(Stored data entries)
-- START --
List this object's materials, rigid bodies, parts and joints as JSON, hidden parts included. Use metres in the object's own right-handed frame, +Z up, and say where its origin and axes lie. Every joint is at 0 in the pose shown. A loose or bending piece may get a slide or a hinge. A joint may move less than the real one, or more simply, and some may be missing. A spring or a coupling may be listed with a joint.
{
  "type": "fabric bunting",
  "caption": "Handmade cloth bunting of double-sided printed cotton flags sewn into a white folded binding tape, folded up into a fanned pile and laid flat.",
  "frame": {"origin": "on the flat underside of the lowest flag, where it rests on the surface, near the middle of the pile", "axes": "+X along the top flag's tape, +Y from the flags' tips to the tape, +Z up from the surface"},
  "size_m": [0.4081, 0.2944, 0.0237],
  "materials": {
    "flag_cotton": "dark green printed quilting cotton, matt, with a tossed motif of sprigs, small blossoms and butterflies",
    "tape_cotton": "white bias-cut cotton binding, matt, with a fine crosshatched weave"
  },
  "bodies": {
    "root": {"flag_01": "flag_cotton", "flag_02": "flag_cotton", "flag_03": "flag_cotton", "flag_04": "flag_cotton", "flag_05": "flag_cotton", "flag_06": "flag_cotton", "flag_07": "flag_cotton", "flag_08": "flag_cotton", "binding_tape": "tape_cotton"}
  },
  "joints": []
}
-- END --
-- START --
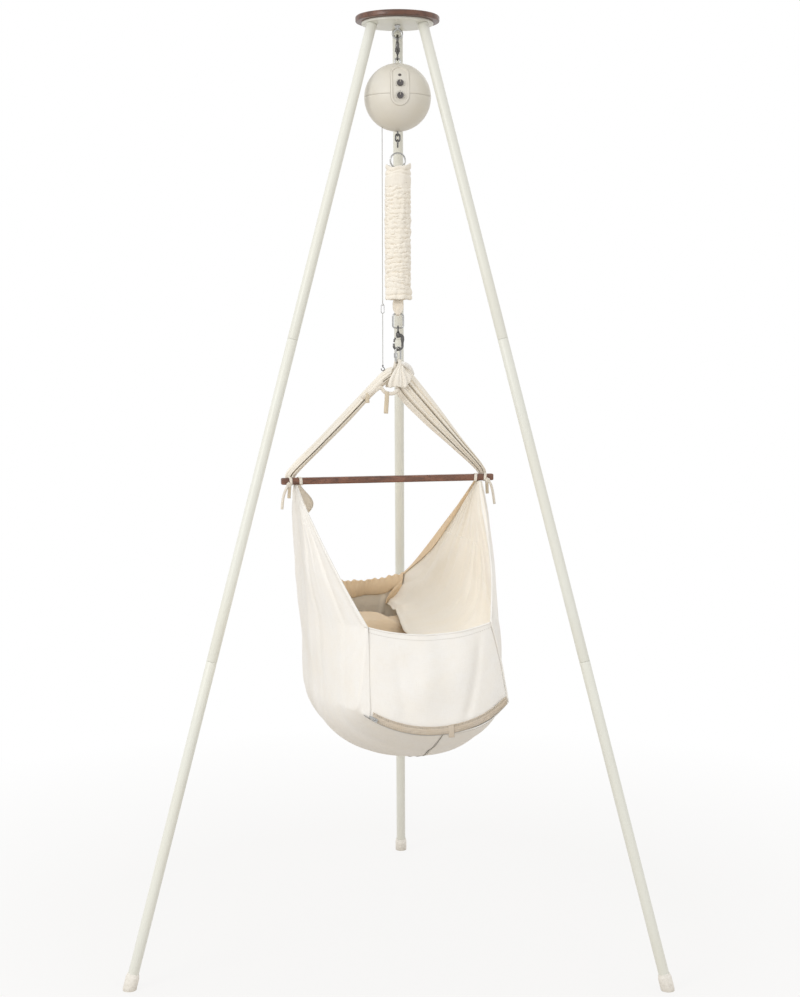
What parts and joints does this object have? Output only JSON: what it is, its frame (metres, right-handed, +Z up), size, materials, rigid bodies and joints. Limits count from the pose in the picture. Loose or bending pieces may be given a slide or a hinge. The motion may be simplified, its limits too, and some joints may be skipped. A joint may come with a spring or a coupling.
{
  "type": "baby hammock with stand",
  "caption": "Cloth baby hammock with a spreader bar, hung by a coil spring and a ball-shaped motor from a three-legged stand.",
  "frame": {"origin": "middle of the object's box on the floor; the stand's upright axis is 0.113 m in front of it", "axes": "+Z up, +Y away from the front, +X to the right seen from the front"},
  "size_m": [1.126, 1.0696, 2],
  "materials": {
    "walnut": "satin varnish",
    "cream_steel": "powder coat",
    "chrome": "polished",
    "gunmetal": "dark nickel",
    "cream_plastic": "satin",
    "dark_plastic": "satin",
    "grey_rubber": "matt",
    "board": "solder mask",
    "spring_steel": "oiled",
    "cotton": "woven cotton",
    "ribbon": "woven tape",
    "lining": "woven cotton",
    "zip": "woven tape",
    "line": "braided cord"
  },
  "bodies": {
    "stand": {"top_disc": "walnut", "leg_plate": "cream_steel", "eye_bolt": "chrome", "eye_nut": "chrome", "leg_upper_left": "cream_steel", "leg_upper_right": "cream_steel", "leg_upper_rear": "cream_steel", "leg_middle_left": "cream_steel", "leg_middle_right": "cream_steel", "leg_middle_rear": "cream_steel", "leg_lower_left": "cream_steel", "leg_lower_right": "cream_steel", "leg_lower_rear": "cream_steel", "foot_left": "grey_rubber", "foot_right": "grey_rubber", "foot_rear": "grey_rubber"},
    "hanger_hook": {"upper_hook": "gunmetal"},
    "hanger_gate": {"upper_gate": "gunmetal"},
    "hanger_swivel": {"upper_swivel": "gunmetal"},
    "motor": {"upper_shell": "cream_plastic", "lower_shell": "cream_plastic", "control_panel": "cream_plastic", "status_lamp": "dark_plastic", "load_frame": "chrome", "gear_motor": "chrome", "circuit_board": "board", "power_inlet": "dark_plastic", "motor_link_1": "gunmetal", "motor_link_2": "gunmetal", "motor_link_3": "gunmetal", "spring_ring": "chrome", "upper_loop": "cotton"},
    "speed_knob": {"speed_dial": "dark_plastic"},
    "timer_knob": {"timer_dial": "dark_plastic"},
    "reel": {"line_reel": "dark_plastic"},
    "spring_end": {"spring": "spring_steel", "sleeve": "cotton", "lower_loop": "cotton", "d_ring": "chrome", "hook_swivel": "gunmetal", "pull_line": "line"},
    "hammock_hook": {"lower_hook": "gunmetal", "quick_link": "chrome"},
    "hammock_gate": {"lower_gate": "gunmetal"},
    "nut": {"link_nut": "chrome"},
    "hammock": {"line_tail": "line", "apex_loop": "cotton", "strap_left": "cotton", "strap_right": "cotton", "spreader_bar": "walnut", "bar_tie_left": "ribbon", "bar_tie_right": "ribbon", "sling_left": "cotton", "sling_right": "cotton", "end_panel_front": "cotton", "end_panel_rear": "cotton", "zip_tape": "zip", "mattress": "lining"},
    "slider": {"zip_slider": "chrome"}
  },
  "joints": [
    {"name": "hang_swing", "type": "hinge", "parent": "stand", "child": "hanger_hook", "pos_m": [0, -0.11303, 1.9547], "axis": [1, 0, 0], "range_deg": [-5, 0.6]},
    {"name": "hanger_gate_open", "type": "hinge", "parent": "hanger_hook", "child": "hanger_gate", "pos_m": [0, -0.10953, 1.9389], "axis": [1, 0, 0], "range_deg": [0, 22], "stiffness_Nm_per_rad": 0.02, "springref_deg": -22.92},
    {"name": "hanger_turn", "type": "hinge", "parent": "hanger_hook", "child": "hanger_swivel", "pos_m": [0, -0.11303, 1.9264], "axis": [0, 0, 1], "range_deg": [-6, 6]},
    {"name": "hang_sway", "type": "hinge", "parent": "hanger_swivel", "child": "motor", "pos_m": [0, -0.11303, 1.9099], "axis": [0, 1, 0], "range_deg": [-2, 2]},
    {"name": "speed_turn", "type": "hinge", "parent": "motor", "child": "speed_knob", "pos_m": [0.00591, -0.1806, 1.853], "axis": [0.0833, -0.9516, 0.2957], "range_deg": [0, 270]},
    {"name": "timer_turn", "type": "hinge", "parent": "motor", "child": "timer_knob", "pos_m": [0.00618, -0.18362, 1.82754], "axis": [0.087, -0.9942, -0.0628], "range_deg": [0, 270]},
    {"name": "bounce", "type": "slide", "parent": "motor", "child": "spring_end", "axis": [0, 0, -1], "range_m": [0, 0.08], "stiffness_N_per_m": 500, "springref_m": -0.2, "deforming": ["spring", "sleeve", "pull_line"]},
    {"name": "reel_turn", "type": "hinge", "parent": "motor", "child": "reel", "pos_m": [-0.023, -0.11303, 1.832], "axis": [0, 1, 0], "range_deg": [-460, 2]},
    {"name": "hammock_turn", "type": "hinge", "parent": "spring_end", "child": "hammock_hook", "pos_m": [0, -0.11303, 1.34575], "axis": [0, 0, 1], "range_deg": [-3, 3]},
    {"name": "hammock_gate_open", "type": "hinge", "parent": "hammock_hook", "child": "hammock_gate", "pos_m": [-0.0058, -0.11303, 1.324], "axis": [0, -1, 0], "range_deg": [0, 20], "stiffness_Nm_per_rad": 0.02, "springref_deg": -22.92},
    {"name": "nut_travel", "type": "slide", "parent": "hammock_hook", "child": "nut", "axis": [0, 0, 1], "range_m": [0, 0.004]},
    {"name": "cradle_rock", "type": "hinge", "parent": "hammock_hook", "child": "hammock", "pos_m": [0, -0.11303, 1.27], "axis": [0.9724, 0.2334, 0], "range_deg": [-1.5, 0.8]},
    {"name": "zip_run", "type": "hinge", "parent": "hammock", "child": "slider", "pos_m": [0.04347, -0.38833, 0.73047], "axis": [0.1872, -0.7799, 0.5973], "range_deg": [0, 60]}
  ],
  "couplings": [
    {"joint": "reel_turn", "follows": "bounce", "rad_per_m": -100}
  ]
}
-- END --
-- START --
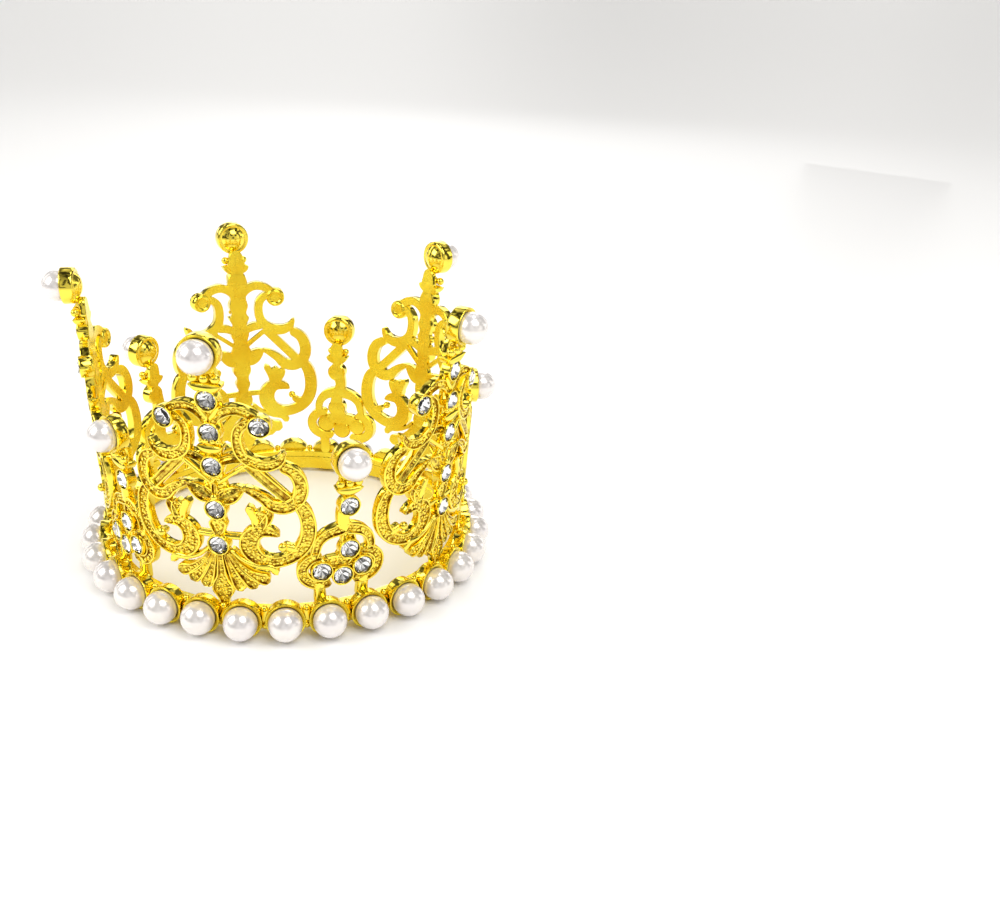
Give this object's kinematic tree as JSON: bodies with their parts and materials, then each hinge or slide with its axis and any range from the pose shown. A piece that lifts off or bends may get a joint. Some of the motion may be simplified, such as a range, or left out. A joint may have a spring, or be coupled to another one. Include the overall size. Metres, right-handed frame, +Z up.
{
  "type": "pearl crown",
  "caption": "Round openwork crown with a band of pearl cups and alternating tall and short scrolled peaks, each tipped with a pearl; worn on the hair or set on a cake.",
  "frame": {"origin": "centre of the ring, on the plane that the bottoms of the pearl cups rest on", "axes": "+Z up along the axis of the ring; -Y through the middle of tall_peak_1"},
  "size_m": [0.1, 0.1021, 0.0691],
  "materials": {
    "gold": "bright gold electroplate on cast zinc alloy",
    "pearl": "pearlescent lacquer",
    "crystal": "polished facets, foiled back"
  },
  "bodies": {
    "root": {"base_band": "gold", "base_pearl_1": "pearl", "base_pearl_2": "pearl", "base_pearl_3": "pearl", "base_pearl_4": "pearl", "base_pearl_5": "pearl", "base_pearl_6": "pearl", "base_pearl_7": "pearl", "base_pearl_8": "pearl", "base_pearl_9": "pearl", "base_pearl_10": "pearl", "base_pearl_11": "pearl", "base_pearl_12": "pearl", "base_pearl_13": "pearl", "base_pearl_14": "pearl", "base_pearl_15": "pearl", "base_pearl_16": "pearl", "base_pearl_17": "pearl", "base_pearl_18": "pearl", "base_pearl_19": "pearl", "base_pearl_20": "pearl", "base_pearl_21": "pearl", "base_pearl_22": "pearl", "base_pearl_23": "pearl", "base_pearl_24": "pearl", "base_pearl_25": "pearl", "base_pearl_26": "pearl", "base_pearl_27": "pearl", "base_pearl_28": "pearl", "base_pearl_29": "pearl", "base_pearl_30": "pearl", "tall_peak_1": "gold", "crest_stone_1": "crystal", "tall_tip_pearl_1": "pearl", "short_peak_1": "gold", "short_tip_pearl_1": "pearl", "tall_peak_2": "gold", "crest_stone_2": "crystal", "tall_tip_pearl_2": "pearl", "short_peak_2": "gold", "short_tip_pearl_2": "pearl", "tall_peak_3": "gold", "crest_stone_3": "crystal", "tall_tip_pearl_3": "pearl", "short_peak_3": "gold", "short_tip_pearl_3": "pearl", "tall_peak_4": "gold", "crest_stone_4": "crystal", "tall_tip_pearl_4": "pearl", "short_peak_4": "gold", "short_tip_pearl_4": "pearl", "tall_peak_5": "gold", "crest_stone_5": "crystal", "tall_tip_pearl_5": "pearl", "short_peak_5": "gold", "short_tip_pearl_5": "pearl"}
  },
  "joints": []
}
-- END --
Return every line holding the word "that" from the records.

Problem solution —
Give this object's kinematic tree as JSON: bodies with their parts and materials, then each hinge or slide with its axis and any range from the pose shown. A piece that lifts off or bends may get a joint. Some of the motion may be simplified, such as a range, or left out. A joint may have a spring, or be coupled to another one. Include the overall size. Metres, right-handed frame, +Z up.
  "frame": {"origin": "centre of the ring, on the plane that the bottoms of the pearl cups rest on", "axes": "+Z up along the axis of the ring; -Y through the middle of tall_peak_1"},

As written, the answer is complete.